# Lights for 20 gallon tall tank?



## drm180 (May 23, 2010)

What lights are recommended for a 24" tall tank. I have an 18" NO 17w flourescent above my 10 gallon, which I am moving into the 20 gallon. Will this still be enough light to grow things such as amazon swords and other around the same light level? If not, are there any specific fixtures you would reccommend?


----------



## jrdeitner (Feb 7, 2010)

a 17w normal output light will not be very bright over a tank that tall (three times taller than a 10 gallon). I dont know what to suggest for a tank like this, but you will not be able to grow swords at all in that light. maybe a T5?


----------



## drm180 (May 23, 2010)

I was going to get a Current T5 fixture.

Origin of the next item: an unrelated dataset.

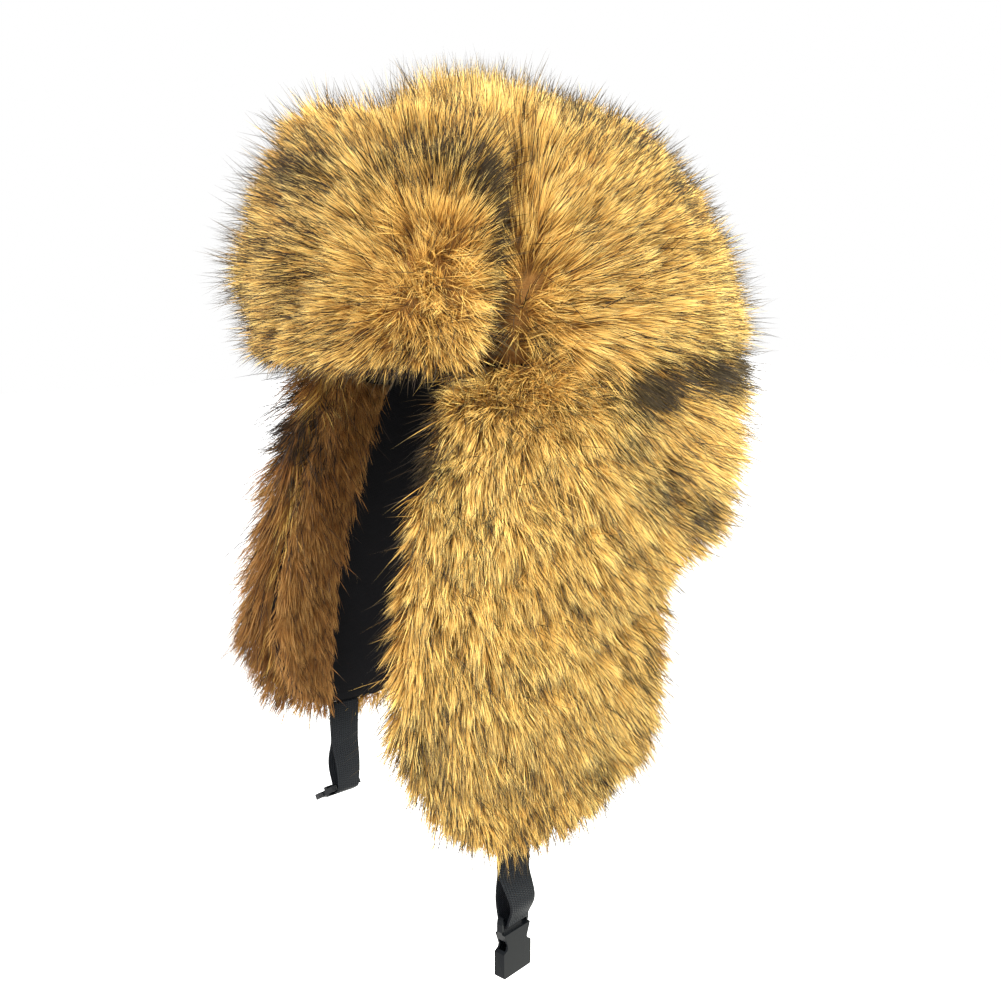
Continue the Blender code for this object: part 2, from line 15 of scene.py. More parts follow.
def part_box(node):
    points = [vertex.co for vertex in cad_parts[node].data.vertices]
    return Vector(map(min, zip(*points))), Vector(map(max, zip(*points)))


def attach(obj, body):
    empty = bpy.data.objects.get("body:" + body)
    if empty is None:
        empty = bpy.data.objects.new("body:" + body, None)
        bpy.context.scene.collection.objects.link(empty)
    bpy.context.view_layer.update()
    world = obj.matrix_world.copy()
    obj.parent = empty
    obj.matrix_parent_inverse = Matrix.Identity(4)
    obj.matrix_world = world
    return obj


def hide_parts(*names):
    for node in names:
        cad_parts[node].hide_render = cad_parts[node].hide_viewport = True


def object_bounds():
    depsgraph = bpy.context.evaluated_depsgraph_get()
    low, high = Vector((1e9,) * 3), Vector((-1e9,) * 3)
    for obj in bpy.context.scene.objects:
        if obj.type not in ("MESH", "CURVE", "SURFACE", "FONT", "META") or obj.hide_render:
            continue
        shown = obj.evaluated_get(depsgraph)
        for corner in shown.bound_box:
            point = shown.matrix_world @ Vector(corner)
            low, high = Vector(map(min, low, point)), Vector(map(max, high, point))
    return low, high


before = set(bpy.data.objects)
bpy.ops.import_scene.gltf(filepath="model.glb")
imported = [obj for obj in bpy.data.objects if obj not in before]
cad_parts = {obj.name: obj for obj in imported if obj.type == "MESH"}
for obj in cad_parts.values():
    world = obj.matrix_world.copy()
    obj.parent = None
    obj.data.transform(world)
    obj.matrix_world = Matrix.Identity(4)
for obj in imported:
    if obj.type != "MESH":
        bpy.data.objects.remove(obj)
CAD_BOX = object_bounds()

# View: the picture is square, and its focal length is given in its own pixels
IMAGE_PIXELS = 1001
FOCAL_PIXELS = 1200
SENSOR = 36.0
VIEW_AZIMUTH = 58.0
VIEW_ELEVATION = 11.08
VIEW_TARGET = Vector((-0.0279, 0.0, -0.0906))
VIEW_DISTANCE = 0.7236

# Light: name, place to the right, up and back as the camera sees it, size, power, colour
LIGHTS = (
    ("key", (1.00, 0.50, 0.55), 0.45, 32.0, (1.0, 1.0, 0.86)),
    ("fill", (-0.60, 0.40, 1.0), 0.7, 21.0, (1.0, 0.97, 0.95)),
)
SHOWN_WHITE = 1.0
WORLD_LIGHT = 1.0
FLOOR_HALF = 8.0
FLOOR_LEVEL = -0.80

# Head form, read from the crown's shell
SHELL_WALL = 0.003
CROWN_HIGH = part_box("crown_shell")[1]
HEAD_HALF_WIDTH = CROWN_HIGH.x - SHELL_WALL
HEAD_HALF_LENGTH = CROWN_HIGH.y - SHELL_WALL
HEAD_HEIGHT = CROWN_HIGH.z - SHELL_WALL
DOME_POWER = 2.35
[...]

I have the 4 bulb over my reef so I know they work well but the shortest they come in 24 inches and my tank is 20 inches. It could fit but there would be wasted light. I was thinking about a two bulb flourescent. I don't know where to get one though and I was wondering if I could get them in HO.


----------



## jrdeitner (Feb 7, 2010)

finding a 20 inch strip light would be hard..... The easiest thing would be either a 18" or a 24". if it hangs on the side it will look unattractive, but there wont be too much wasted light. my 29 gallon is 30" long and the closest i could find that would go across the whole top was a 48"  , so it hangs off quite a bit but at least its hanging over my other tank.


----------